_What the task asks_. Reproduce exactly the lines below from the one containing "doc.recompute()" through the one containing "if empty is", including both, and nothing else.

_Given data_.
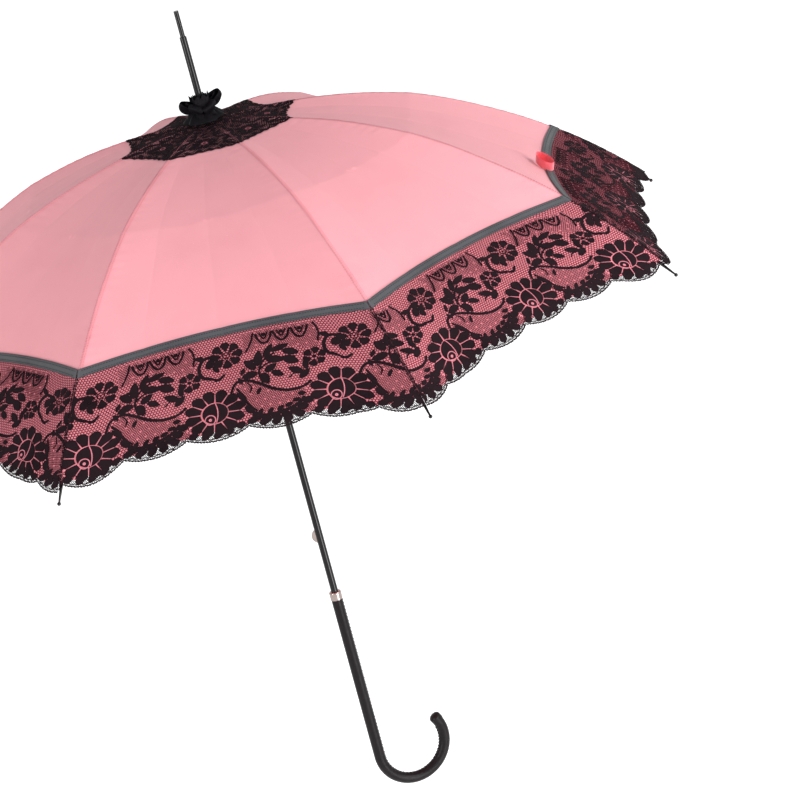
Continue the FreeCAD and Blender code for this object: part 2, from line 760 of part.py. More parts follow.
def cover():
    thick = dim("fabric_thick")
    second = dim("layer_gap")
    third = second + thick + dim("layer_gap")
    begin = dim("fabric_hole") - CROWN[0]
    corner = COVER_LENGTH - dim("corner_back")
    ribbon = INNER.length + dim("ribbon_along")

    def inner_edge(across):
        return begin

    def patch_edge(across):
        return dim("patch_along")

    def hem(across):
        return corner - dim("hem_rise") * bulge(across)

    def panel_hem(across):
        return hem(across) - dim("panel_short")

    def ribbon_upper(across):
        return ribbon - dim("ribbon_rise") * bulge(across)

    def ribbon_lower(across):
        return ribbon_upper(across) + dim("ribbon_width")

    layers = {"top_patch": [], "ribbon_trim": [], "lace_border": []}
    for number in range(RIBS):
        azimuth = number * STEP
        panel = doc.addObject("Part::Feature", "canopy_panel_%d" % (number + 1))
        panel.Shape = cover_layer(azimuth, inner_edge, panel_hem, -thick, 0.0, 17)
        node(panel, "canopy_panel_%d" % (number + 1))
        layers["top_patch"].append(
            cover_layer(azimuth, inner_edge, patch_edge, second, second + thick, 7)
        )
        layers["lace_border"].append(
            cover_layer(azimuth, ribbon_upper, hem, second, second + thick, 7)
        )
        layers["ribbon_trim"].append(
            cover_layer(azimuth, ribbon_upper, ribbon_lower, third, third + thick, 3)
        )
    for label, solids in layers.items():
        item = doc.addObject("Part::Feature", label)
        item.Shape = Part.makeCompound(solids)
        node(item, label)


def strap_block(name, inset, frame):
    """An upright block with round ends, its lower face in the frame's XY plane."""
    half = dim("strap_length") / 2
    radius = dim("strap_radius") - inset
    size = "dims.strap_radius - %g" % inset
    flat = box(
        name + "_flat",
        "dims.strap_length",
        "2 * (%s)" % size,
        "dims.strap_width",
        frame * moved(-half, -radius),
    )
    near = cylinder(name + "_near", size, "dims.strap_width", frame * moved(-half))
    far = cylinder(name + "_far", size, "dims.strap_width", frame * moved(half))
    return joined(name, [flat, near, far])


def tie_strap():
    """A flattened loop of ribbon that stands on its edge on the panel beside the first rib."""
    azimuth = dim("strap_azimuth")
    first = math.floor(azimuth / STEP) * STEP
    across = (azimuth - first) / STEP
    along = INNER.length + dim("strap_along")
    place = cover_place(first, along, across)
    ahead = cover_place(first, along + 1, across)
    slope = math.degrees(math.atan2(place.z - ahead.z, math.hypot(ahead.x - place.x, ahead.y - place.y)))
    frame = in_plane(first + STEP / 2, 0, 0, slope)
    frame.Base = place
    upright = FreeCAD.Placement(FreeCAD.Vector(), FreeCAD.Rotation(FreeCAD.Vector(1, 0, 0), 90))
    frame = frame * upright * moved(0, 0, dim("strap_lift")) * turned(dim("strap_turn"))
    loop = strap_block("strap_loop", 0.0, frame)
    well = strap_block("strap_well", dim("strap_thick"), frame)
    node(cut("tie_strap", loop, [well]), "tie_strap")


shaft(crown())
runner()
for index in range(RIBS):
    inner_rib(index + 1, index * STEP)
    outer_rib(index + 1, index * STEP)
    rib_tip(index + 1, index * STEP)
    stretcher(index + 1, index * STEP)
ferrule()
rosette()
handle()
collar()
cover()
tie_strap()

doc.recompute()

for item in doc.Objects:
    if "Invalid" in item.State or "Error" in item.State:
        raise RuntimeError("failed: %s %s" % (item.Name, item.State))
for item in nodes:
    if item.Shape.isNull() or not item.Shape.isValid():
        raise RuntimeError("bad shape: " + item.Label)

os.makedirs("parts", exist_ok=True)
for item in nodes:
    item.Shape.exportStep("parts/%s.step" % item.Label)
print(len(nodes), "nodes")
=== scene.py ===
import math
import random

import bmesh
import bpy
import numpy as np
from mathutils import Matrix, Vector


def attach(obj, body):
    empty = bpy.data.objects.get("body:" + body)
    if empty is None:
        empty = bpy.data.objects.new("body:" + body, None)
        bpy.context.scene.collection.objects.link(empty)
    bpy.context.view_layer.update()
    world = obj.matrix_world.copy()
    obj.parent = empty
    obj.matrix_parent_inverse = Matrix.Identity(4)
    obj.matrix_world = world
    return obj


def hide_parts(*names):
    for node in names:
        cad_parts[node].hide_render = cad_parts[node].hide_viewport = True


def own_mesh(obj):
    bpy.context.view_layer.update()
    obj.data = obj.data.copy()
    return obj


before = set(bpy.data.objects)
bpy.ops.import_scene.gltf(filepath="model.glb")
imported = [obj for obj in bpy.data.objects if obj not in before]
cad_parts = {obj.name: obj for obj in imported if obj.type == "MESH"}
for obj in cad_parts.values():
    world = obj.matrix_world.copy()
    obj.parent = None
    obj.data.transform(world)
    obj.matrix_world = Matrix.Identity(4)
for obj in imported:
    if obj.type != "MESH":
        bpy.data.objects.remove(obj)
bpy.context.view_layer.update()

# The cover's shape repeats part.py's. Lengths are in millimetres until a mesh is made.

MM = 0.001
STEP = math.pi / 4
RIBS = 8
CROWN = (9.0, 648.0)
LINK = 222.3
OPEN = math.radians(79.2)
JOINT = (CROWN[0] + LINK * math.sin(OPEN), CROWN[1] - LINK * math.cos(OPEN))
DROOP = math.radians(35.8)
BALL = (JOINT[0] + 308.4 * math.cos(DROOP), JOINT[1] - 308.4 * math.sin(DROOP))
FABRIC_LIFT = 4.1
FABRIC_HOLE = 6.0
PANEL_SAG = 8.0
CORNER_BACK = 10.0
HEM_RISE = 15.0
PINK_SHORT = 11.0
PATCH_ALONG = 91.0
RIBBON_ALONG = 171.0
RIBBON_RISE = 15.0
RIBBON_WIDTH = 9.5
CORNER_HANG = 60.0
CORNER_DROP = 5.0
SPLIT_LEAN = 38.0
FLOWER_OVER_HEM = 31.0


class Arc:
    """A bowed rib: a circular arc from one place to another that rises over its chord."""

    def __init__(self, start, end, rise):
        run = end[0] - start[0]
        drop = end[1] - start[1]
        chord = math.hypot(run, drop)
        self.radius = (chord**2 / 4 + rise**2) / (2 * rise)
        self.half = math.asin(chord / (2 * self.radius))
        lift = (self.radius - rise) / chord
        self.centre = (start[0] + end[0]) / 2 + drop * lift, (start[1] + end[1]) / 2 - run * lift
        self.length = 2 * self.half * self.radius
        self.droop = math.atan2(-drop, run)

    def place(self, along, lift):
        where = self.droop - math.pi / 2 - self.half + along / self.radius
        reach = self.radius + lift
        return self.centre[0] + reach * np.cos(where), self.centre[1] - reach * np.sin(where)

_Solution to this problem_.
doc.recompute()

for item in doc.Objects:
    if "Invalid" in item.State or "Error" in item.State:
        raise RuntimeError("failed: %s %s" % (item.Name, item.State))
for item in nodes:
    if item.Shape.isNull() or not item.Shape.isValid():
        raise RuntimeError("bad shape: " + item.Label)

os.makedirs("parts", exist_ok=True)
for item in nodes:
    item.Shape.exportStep("parts/%s.step" % item.Label)
print(len(nodes), "nodes")
=== scene.py ===
import math
import random

import bmesh
import bpy
import numpy as np
from mathutils import Matrix, Vector


def attach(obj, body):
    empty = bpy.data.objects.get("body:" + body)
    if empty is None:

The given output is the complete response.